Planning in time for mishaps and eff ups and other people letting you down, so you have flexibility, and don’t burn yourself out.
Doing anything creative commercially, is to make yourself incredibly vulnerable in the public sphere. Sometimes, it’s hard to swallow the thoughts of your critics, even though they are a necessary part of the design process. How can people better handle the emotional side of putting themselves on the line?
"Constructive criticism is a brilliant chance to grow your skills."
Oof, I remember my first Facebook ad. The comments on those are a delight sometimes! Criticism is a gift in disguise, and having a critical look at the criticism, and seeing if there’s anything of value in there that you can learn from, is a solid move. You can dismiss anything factually incorrect or based on personal opinion – I’m not a big fan of most social deduction games, so can dismiss my views on Avalon or Among Us, they’re never going to land with me. Remember, you are not the things you create, people are allowed to think what they like, and you can’t please everyone – but genuinely constructive criticism is a brilliant chance to grow your skills.
Or tell them where they can stick their feedback, sulk a bit, and come back to it. A little pity party once in a while does you good too.
Those times when you do hit a brick wall, whether it’s designers’ block, something financial that seems insurmountable, or some particularly negative comments, how do you encourage people to overcome them?
Get away from the problem for a while. Go for a walk, listen to some music, head to the gym, go for some drinks, or dinner, or see a film, play a game! Getting out of the space where the problem is and into a different environment will free up some runcycles in your brain, and your subconscious will keep working on a solution. My best ideas arrive in the shower when I give my brain a bit of time off.
And if it does seem properly insurmountable, get some help. A different perspective can often turn up a bunch of ideas you’d missed, and having a bunch of people on your side can take the sting out. There’s loads of help available in all sorts of places, from randoms on Twitter, to the depths of Reddit, via playtest groups, Doodlemeeple, and Coaching for Geeks.
It can often feel quite lonely at times, when you’re working on a personal project (especially in the past year, where there’s been a gaping hole in most of our social lives), the obvious answer would be, give someone a call, but it’s not always possible. But how can we learn to enjoy times of solitude in your opinion, and make the most of that core processing time?
I love a bit of solitude, I don’t know how people can ever be bored, but I do sometimes run the risk of isolating myself and not doing the social thing. There are plenty of communities – Meetup.com has loads, where people are often around to chat, share memes, talk about games, tv shows, or anything. You already have something in common and it doesn’t always have to be about work. Getting comfortable in your own company and taking real, guilt free, downtime will refresh your body and brain and you’ll come back even more powerful than you ever imagined.

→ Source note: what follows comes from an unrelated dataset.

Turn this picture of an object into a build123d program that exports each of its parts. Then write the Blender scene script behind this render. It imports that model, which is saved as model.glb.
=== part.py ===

Or at least a bit happier.
I love how your core principles are around building a community and network at Coaching for Geeks. It’s a core part of the success of any new board game. Once that foundation of engaged followers is built, things seem infinitely easier to do. What’s the secret to genuine engagement, when you’re going beyond just ‘selling something’, but you actually have a relationship with your fans/followers?
"Be human, be real, share the challenges and fails as well as the epic wins."
The million dollar question! Being clear about what your community is, who it’s for,and what people will get out of being a part of it is key. Then creating a mix of education, information, and entertainment posts – people get really caught up in this but people love answering questions, so provide them with questions relevant to your offering to engage with. Then get to know them, find out what they like and don’t like, find out who your cheerleaders are. But most importantly, show up every single day. Be human, be real, share the challenges and fails as well as the epic wins.
I feel like letting your audience know who you are, by working on your personal brand is becoming almost mandatory in social media marketing. Social media marketing is a budget effective way that new publishers can build their audience… but…not everyone is a natural public speaker, or someone who can present their new creation to the world. What’s the secret to boosting your confidence to be more successful in presenting your personal brand?
In the words of a certain training shoe brand, just do it. You’ll never get good unless you try. Grab opportunities to speak; guest on podcasts, YouTube channels, Twitch streams, Facebook Lives. Practice the elevator pitch for your game until it rolls off the tongue. Play roleplaying games and really embody your character. As above, be real, be vulnerable, you don’t have to present a heavily curated ‘best’ version of yourself. There are plenty of ways to get competent at speaking, the confidence comes from putting it into practice. I did just that and in the space of year went from talking in front of 30 people to 3000. Admittedly that was a big day and I had to have a stiff drink after. But it grew my personal brand because it was me up there, being very me rather than what I think a coach should be.
We’ve touched on building an audience, and how that can be pivotal in your success, but when we increasingly need the support of peers in our industry to keep up our momentum and faith in what we’re doing, I’d love to know your take on how to build a great inner circle. A group of people who have similar aspirations who can gee you up to make you better..
Finding communities where people like you, people who do similar or adjacent things to you, hang out is really important. Whether that’s your FLGS, online community, play test group or other, developing friendships with other people who get what you might be going through, can give you some advice, or even help out if your convention volunteers fall through, will keep you going. Much like growing your own community, being friendly, being helpful, becoming known to people really helps. Demo your game and take feedback and play test other peoples. Point them towards resources and individuals who can help. Share news and info and generally be a decent sort. People like that. You have to be present often and not everywhere will bear fruit, so try a few out and see where it feels right for you.
You offer a really niche service: a ‘geek’ industry specific coaching, to help people achieve their goals. If you’re coaching someone, what does that look like? I know it’s not sweatbands and whistles, but could you explain a bit about how that sort of motivation works?
Coaching is largely about asking the right questions so someone can figure out their own way through a problem. Listening, asking questions, and making suggestions where appropriate. I do have sector specialist knowledge, so I offer strategy sessions to help someone grow their podcast/Twitch/blog audience, but the coaching wins are where I hold the space for someone else to figure it out for themself. I also have an accountability and coworking group, CfG Turbo, which is all about monthly, weekly, and daily goal setting. Taking the next step every day instead of getting overwhelmed – and this is a big part of everything we do. Figuring out what you want and making a plan of action to get there. Then doing it.
I’m pretty easy when it comes to a standard Meeple and will take whatever’s going. There’s always a fight over blue and red and so I’ll take purple.